“The Cuypers concept continues”
Amsterdam’s Rijksmuseum reopens
After being closed for a decade the Rijksmuseum reopened in April. Now visitors enter not only a renovated building but also a completely new museum meeting 21st-century requirements in all respects. Reconstruction was not without its problems. Some minor scandals along with technical and financial issues affected deadlines and the date for reopening was delayed several times. The Rijksmuseum is the second of the three internationally renowned museums in Amsterdam’s Museumplein to reopen within a year (for the Stedelijk see MúzeumCafé No. 31). Reopening of the third, the Van Gogh Museum, is expected in the not-too-distant future. The decision to establish a national museum in Holland on the French pattern was taken in 1798 and the Rijksmuseum opened under the name Nationale Kunstgalerij in The Hague in May 1800. On the orders of Holland’s King Louis, Napoleon’s younger brother, the collection was moved to Amsterdam in 1808 and established in the Royal Palace and the former Town Hall in Dam Square. Designed by Pierre Cuypers, the Rijksmuseum opened in 1885. The most spectacular result of the recent renovation is the Rijksmuseum’s new entrance hall, which opens from the street passing through the building. Renovation of the main building was completed last summer and was followed by the installation of works of art in the 12,000 sq. metre exhibition space.

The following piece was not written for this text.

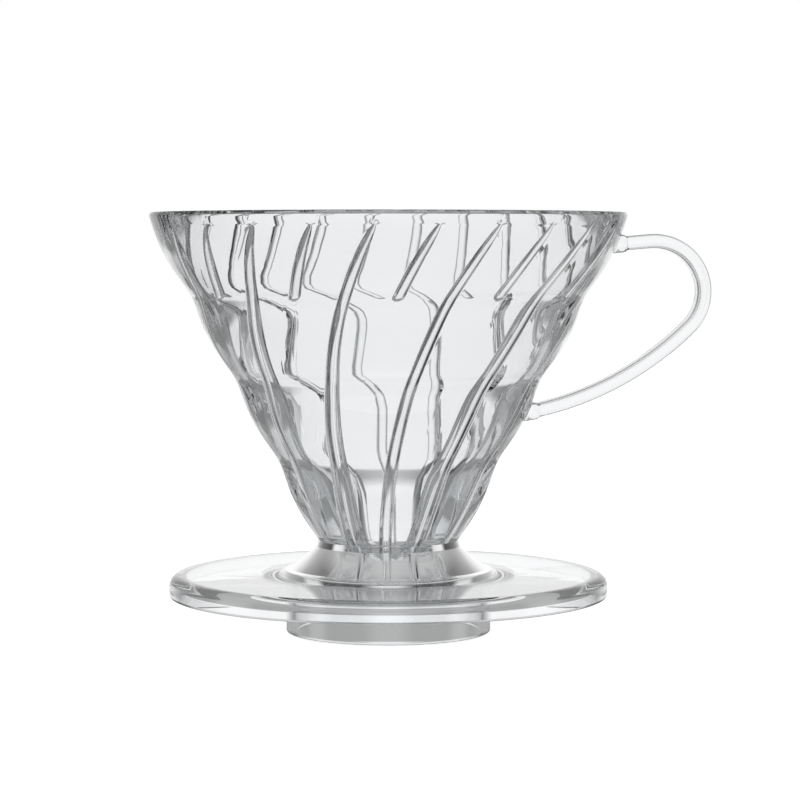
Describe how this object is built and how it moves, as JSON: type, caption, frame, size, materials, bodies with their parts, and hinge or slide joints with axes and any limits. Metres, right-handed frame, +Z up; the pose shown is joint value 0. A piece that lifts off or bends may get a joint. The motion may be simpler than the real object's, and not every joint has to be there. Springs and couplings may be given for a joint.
{
  "type": "pour over dripper",
  "caption": "Clear stepped cone dripper with spiral inner ribs, loop handle, flared neck, round base plate and locating ring.",
  "frame": {"origin": "on the cone's axis, at the bottom of the locating ring", "axes": "+Z up along the cone's axis towards the open rim; +X towards the handle"},
  "size_m": [0.136, 0.1158, 0.102],
  "materials": {
    "clear_resin": "polished clear moulded resin"
  },
  "bodies": {
    "root": {"cone_body": "clear_resin", "handle": "clear_resin", "neck_flare": "clear_resin", "base_plate": "clear_resin", "locating_ring": "clear_resin"}
  },
  "joints": []
}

The new museum involves a new concept of presentation – for the first time the permanent display includes paintings, works of graphic art, drawings, goldsmith’s works, porcelain, furniture, jewellery, clothing, photographs and important items relating to Dutch history, all presented chronologically. The 375 million euro renovation project has put the Rijksmuseum back among the world’s leading museums.